If you have been charged with a crime the best way to protect yourself is to hire a criminal lawyer to represent you in your case as soon as possible. Mehdi Au LLP has criminal lawyers on staff who accept both private and Legal Aid retainers, who would be happy to speak with you.

In Canada, and throughout most common-law countries, crimes are generally dealt with by the state; the Crown prosecutes or withdraws the case, and usually the police decide to lay the charges, regardless of the opinion of the complainant and/or victim. In American television shows often you will see police officers ask victims if they want to “press charges”, this concept does not exist in Canada and police are free to lay charges even if the victim does not want the matter to proceed. However, that is not to say that victims do not have any impact on criminal proceedings, and at trial they are usually the most important prosecution witness. Further in some cases (usually of a sexual nature) victims can retain their own counsel to act in their interest to try to prevent private records from being disclosed. One of the most common/impactful ways that victims can participate in the criminal process is via the mechanism of the “Victim Impact Statement”.

Criminal Code Provisions

The Criminal Code at section 722, contains information on when a victim impact statement is permitted:

722 (1) When determining the sentence to be imposed on an offender or determining whether the offender should be discharged under section 730 in respect of any offence, the court shall consider any statement of a victim prepared in accordance with this section and filed with the court describing the physical or emotional harm, property damage or economic loss suffered by the victim as the result of the commission of the offence and the impact of the offence on the victim.

The Code also allows the Victim to chose between a number of different methods of delivering their statement:

-Read Aloud,

-With a support person present,

-Outside of the court room or behind a screen,

-While holding a photo of themselves before the crime,

-Read by a third party if appropriate/approved by the judge.

The Judge must approve the method by which the statement is read taking into numerous factors, such as; safety concerns, rights of the accused, fairness for the proceedings, impacts on jury members, etc.

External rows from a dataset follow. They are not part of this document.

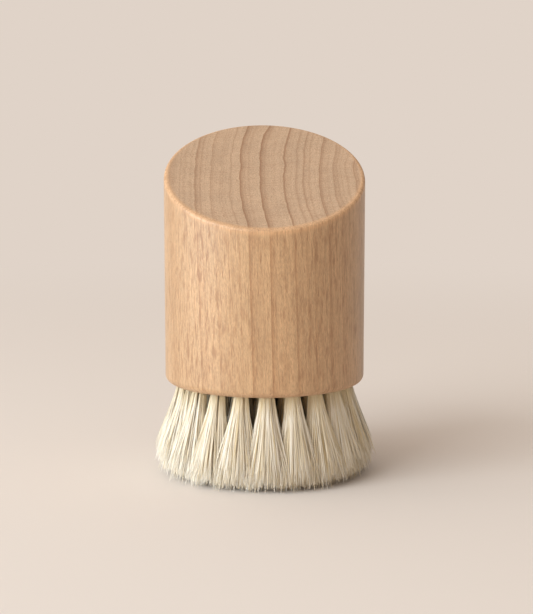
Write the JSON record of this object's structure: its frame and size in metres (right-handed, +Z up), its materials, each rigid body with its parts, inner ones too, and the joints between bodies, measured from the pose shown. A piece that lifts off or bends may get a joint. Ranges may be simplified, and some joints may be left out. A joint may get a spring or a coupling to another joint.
{
  "type": "palm brush",
  "caption": "Round palm brush: turned wooden handle with a sloping palm face and splayed natural bristle tufts trimmed flat with a rounded edge.",
  "frame": {"origin": "on the surface that the brush stands on, under the middle of the handle", "axes": "+Z up along the handle's axis, away from the bristles; the palm face slopes down towards -Y"},
  "size_m": [0.0552, 0.0552, 0.0861],
  "materials": {
    "beech": "sanded, unvarnished",
    "bristle": "natural, undyed, matt",
    "anchor_wire": "drawn flat wire"
  },
  "bodies": {
    "root": {"handle": "beech", "tuft_outer_01": "bristle", "tuft_outer_02": "bristle", "tuft_outer_03": "bristle", "tuft_outer_04": "bristle", "tuft_outer_05": "bristle", "tuft_outer_06": "bristle", "tuft_outer_07": "bristle", "tuft_outer_08": "bristle", "tuft_outer_09": "bristle", "tuft_outer_10": "bristle", "tuft_outer_11": "bristle", "tuft_outer_12": "bristle", "tuft_outer_13": "bristle", "tuft_outer_14": "bristle", "tuft_outer_15": "bristle", "tuft_outer_16": "bristle", "tuft_outer_17": "bristle", "tuft_outer_18": "bristle", "tuft_outer_19": "bristle", "tuft_outer_20": "bristle", "tuft_middle_01": "bristle", "tuft_middle_02": "bristle", "tuft_middle_03": "bristle", "tuft_middle_04": "bristle", "tuft_middle_05": "bristle", "tuft_middle_06": "bristle", "tuft_middle_07": "bristle", "tuft_middle_08": "bristle", "tuft_middle_09": "bristle", "tuft_middle_10": "bristle", "tuft_middle_11": "bristle", "tuft_middle_12": "bristle", "tuft_middle_13": "bristle", "tuft_inner_01": "bristle", "tuft_inner_02": "bristle", "tuft_inner_03": "bristle", "tuft_inner_04": "bristle", "tuft_inner_05": "bristle", "tuft_inner_06": "bristle", "tuft_inner_07": "bristle", "tuft_centre": "bristle", "anchors_outer": "anchor_wire", "anchors_middle": "anchor_wire", "anchors_inner": "anchor_wire", "anchors_centre": "anchor_wire"}
  },
  "joints": []
}
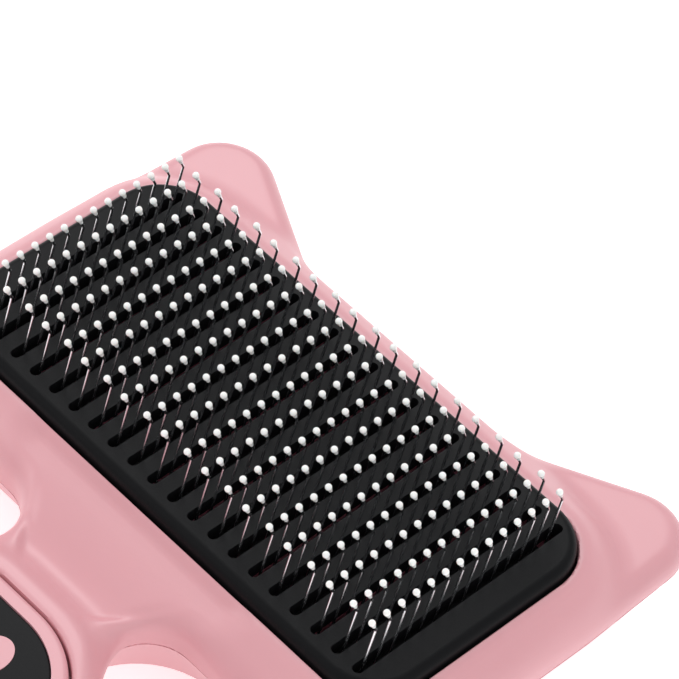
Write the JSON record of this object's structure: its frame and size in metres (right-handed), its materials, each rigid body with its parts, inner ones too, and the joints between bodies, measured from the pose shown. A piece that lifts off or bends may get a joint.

When Are Victim Impact Statements Used

Victim Impact statements are used during the sentencing portion of a criminal proceeding (after a lost trial or a guilty plea). They are meant to impact the judge’s imposition of sentence and provide background of the impacts of the crime committed while allowing the victim to participate in the process. Victim Impact Statements must be submitted to the court in the proper, prescribed form, and typically the Crown Attorney’s or Victim’s Services office will reach out to victims and ask if they want to participate.

If you have been charged with a crime, many different factors can affect trial outcome and/or sentencing. The best way to protect yourself is to hire a criminal defence lawyer to protect your interests. Mehdi AU LLP in Markham and around GTA accepts both Legal Aid and private retainers, call today for a consult.

Disclaimer: Use of this site and sending or receiving information through it does not establish a solicitor / client relationship. The views expressed and the content provided on this blog is for non-profit educational purposes. It is not, and is not intended to be, legal advice on any specific set of facts. The use of this website does not create a solicitor-client (attorney-client) relationship. If you require legal advice, you should contact a lawyer directly.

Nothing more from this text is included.